* TASK TO COMPLETE *
Using the data beneath this instruction, retype only the lines from the one that contains "Keep writing the" down to the one that contains "nib and ink", both included, exactly as they appear.
-- Start EXERCISE MATERIAL --
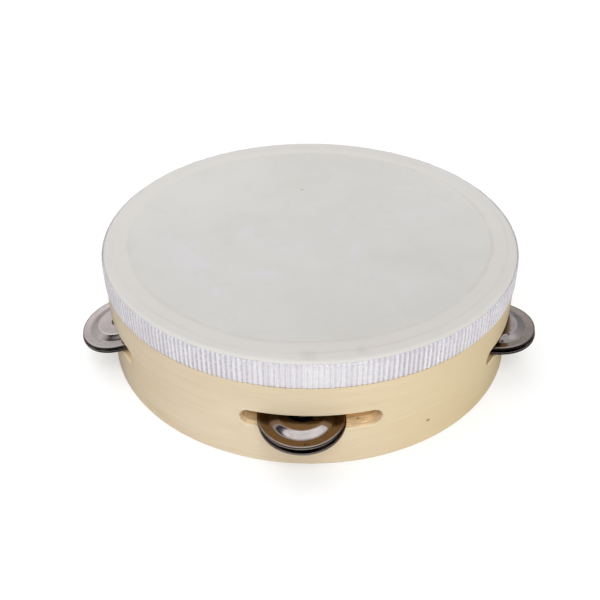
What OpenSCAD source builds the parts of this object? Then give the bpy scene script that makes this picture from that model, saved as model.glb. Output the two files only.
-- End EXERCISE MATERIAL --
-- Start EXERCISE MATERIAL --
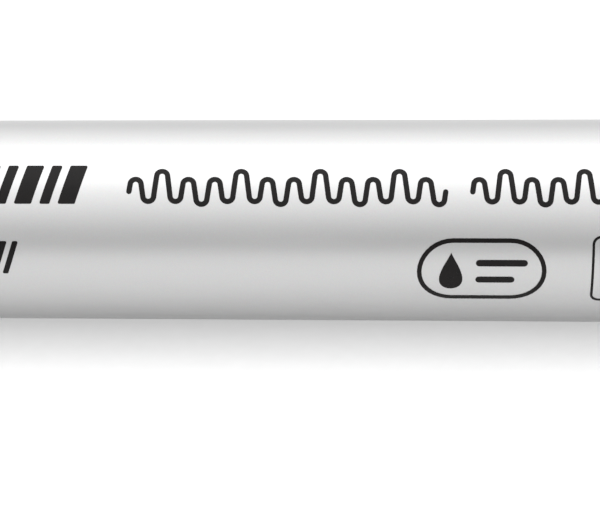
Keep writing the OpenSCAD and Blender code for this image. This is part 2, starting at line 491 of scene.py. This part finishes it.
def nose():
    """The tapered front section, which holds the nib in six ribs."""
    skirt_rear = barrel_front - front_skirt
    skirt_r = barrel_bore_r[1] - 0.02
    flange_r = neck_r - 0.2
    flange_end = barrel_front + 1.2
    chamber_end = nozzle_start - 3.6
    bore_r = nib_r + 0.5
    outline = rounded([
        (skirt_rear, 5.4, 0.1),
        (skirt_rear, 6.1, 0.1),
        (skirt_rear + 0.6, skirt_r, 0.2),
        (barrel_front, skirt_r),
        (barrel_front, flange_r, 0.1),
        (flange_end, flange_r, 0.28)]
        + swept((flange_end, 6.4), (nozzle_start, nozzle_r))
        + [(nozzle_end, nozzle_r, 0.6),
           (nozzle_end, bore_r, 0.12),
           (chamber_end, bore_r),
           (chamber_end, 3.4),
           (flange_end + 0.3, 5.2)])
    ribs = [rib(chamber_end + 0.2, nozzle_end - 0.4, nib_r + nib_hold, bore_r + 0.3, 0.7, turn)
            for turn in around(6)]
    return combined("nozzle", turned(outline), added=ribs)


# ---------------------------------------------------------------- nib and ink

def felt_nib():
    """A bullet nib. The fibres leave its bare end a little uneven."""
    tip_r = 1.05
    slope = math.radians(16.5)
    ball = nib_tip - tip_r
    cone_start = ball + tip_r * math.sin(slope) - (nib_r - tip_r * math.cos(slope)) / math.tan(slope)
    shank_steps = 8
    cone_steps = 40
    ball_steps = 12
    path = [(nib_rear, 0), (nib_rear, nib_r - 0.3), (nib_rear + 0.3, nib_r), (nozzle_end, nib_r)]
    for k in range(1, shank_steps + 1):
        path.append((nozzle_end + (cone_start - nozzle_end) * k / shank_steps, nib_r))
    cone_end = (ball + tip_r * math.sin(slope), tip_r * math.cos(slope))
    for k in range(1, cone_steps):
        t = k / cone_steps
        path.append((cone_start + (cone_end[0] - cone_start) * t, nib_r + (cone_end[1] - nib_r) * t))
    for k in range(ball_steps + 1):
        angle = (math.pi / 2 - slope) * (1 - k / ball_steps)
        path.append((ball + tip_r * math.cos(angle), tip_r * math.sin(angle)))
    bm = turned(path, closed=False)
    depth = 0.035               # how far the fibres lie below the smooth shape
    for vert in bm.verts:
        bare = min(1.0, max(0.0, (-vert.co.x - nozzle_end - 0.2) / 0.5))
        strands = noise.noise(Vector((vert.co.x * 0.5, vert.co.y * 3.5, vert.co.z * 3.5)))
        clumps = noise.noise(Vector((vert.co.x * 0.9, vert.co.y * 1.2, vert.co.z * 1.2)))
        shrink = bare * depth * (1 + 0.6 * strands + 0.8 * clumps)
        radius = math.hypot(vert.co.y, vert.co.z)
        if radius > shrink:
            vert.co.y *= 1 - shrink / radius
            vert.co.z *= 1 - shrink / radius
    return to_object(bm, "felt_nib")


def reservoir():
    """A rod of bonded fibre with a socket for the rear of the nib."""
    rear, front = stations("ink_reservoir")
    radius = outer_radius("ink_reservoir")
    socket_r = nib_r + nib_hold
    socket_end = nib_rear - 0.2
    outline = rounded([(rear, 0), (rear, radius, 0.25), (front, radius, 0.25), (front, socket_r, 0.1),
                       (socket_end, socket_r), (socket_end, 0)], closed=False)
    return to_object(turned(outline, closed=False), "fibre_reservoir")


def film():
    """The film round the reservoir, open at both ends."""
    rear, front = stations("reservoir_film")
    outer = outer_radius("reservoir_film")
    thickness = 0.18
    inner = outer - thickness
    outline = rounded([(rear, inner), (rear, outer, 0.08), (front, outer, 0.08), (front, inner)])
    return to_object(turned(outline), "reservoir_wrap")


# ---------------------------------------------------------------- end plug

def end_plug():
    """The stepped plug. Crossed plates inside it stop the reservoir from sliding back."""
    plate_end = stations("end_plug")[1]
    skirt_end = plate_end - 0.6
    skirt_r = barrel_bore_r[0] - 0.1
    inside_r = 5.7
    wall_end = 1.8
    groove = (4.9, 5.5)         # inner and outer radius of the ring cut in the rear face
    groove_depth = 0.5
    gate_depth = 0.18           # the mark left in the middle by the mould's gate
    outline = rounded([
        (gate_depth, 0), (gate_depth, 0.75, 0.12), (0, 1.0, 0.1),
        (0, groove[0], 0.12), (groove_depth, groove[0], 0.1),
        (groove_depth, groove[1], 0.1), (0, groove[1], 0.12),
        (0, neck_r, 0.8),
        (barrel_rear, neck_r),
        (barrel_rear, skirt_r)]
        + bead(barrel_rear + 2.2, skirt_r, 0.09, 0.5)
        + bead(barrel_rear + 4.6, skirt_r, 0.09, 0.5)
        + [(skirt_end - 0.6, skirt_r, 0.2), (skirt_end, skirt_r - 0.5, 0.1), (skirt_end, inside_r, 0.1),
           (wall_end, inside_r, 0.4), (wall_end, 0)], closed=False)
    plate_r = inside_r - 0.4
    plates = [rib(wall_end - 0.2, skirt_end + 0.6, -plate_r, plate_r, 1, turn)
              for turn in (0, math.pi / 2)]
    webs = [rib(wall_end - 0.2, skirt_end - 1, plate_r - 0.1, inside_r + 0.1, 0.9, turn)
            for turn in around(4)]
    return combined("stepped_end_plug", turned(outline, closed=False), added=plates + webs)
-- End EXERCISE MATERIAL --
* FULL SOLUTION *
Keep writing the OpenSCAD and Blender code for this image. This is part 2, starting at line 491 of scene.py. This part finishes it.
def nose():
    """The tapered front section, which holds the nib in six ribs."""
    skirt_rear = barrel_front - front_skirt
    skirt_r = barrel_bore_r[1] - 0.02
    flange_r = neck_r - 0.2
    flange_end = barrel_front + 1.2
    chamber_end = nozzle_start - 3.6
    bore_r = nib_r + 0.5
    outline = rounded([
        (skirt_rear, 5.4, 0.1),
        (skirt_rear, 6.1, 0.1),
        (skirt_rear + 0.6, skirt_r, 0.2),
        (barrel_front, skirt_r),
        (barrel_front, flange_r, 0.1),
        (flange_end, flange_r, 0.28)]
        + swept((flange_end, 6.4), (nozzle_start, nozzle_r))
        + [(nozzle_end, nozzle_r, 0.6),
           (nozzle_end, bore_r, 0.12),
           (chamber_end, bore_r),
           (chamber_end, 3.4),
           (flange_end + 0.3, 5.2)])
    ribs = [rib(chamber_end + 0.2, nozzle_end - 0.4, nib_r + nib_hold, bore_r + 0.3, 0.7, turn)
            for turn in around(6)]
    return combined("nozzle", turned(outline), added=ribs)


# ---------------------------------------------------------------- nib and ink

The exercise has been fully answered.